▶ Stored data:
+---+
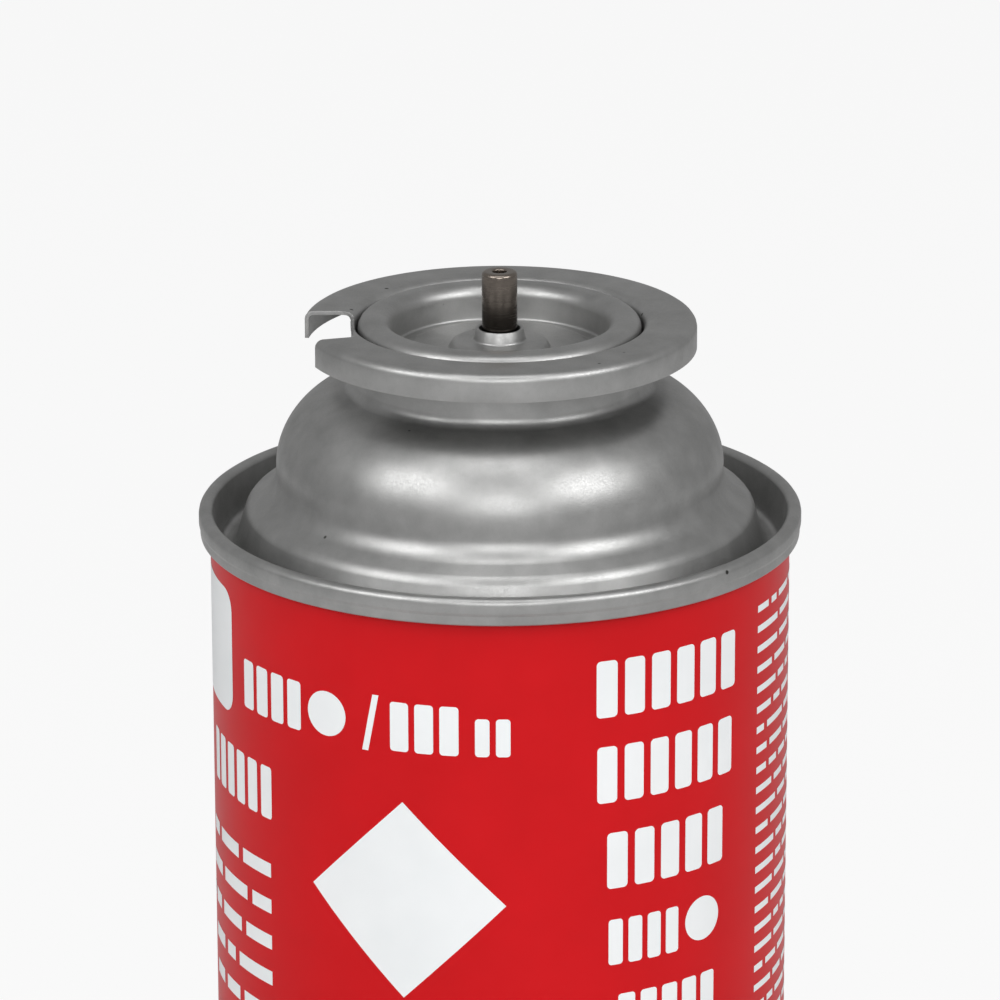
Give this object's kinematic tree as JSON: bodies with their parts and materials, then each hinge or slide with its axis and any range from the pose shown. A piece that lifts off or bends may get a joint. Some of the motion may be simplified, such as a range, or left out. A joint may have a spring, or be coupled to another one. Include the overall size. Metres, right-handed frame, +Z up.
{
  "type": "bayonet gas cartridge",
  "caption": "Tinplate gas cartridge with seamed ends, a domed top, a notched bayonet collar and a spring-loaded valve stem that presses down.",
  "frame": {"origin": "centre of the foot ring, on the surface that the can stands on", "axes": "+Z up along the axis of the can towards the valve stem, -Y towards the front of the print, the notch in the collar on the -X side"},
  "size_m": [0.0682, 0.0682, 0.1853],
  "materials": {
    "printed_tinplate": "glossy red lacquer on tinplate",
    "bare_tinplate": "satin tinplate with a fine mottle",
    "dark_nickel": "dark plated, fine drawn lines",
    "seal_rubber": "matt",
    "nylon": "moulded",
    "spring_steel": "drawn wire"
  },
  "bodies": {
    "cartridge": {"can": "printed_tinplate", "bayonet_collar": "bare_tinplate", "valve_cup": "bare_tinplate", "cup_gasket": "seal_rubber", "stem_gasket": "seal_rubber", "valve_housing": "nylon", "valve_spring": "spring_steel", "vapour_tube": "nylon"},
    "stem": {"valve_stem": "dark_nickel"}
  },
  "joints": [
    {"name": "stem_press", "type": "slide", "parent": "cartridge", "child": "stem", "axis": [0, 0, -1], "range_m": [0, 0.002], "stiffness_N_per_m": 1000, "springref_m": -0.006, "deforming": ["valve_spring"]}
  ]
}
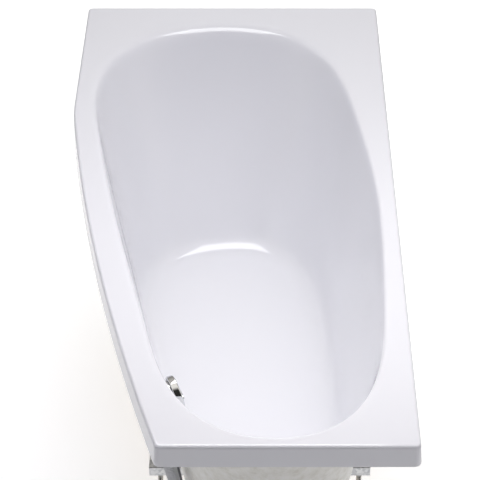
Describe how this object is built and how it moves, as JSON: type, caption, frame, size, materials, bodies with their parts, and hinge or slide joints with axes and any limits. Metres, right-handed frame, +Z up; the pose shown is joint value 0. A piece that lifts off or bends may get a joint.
+---+
▶ What you are asked to do: The data above must be returned in full, exactly as written.

▶ Output of the exercise:
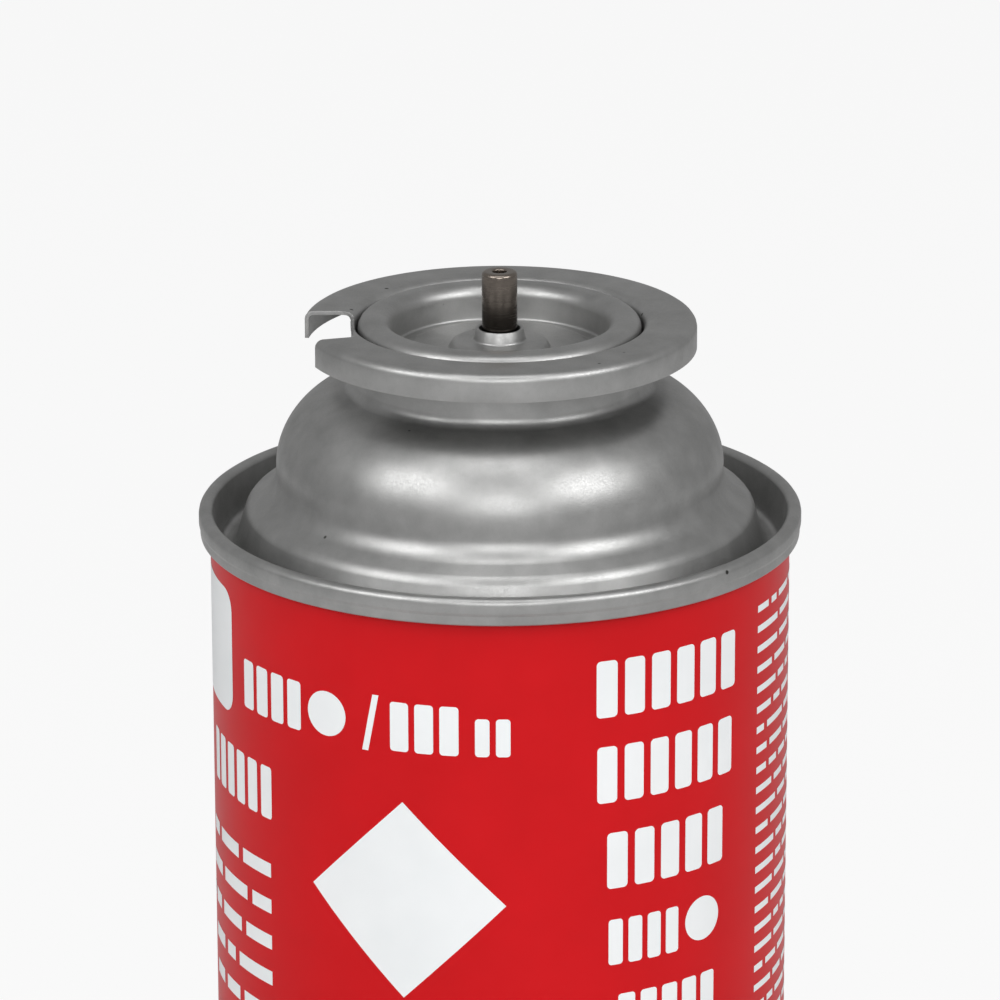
Give this object's kinematic tree as JSON: bodies with their parts and materials, then each hinge or slide with its axis and any range from the pose shown. A piece that lifts off or bends may get a joint. Some of the motion may be simplified, such as a range, or left out. A joint may have a spring, or be coupled to another one. Include the overall size. Metres, right-handed frame, +Z up.
{
  "type": "bayonet gas cartridge",
  "caption": "Tinplate gas cartridge with seamed ends, a domed top, a notched bayonet collar and a spring-loaded valve stem that presses down.",
  "frame": {"origin": "centre of the foot ring, on the surface that the can stands on", "axes": "+Z up along the axis of the can towards the valve stem, -Y towards the front of the print, the notch in the collar on the -X side"},
  "size_m": [0.0682, 0.0682, 0.1853],
  "materials": {
    "printed_tinplate": "glossy red lacquer on tinplate",
    "bare_tinplate": "satin tinplate with a fine mottle",
    "dark_nickel": "dark plated, fine drawn lines",
    "seal_rubber": "matt",
    "nylon": "moulded",
    "spring_steel": "drawn wire"
  },
  "bodies": {
    "cartridge": {"can": "printed_tinplate", "bayonet_collar": "bare_tinplate", "valve_cup": "bare_tinplate", "cup_gasket": "seal_rubber", "stem_gasket": "seal_rubber", "valve_housing": "nylon", "valve_spring": "spring_steel", "vapour_tube": "nylon"},
    "stem": {"valve_stem": "dark_nickel"}
  },
  "joints": [
    {"name": "stem_press", "type": "slide", "parent": "cartridge", "child": "stem", "axis": [0, 0, -1], "range_m": [0, 0.002], "stiffness_N_per_m": 1000, "springref_m": -0.006, "deforming": ["valve_spring"]}
  ]
}
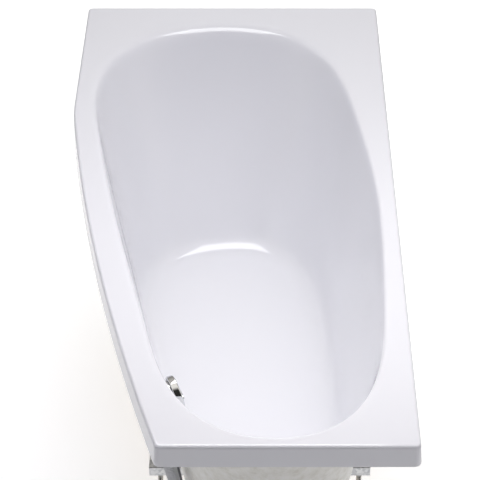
Describe how this object is built and how it moves, as JSON: type, caption, frame, size, materials, bodies with their parts, and hinge or slide joints with axes and any limits. Metres, right-handed frame, +Z up; the pose shown is joint value 0. A piece that lifts off or bends may get a joint.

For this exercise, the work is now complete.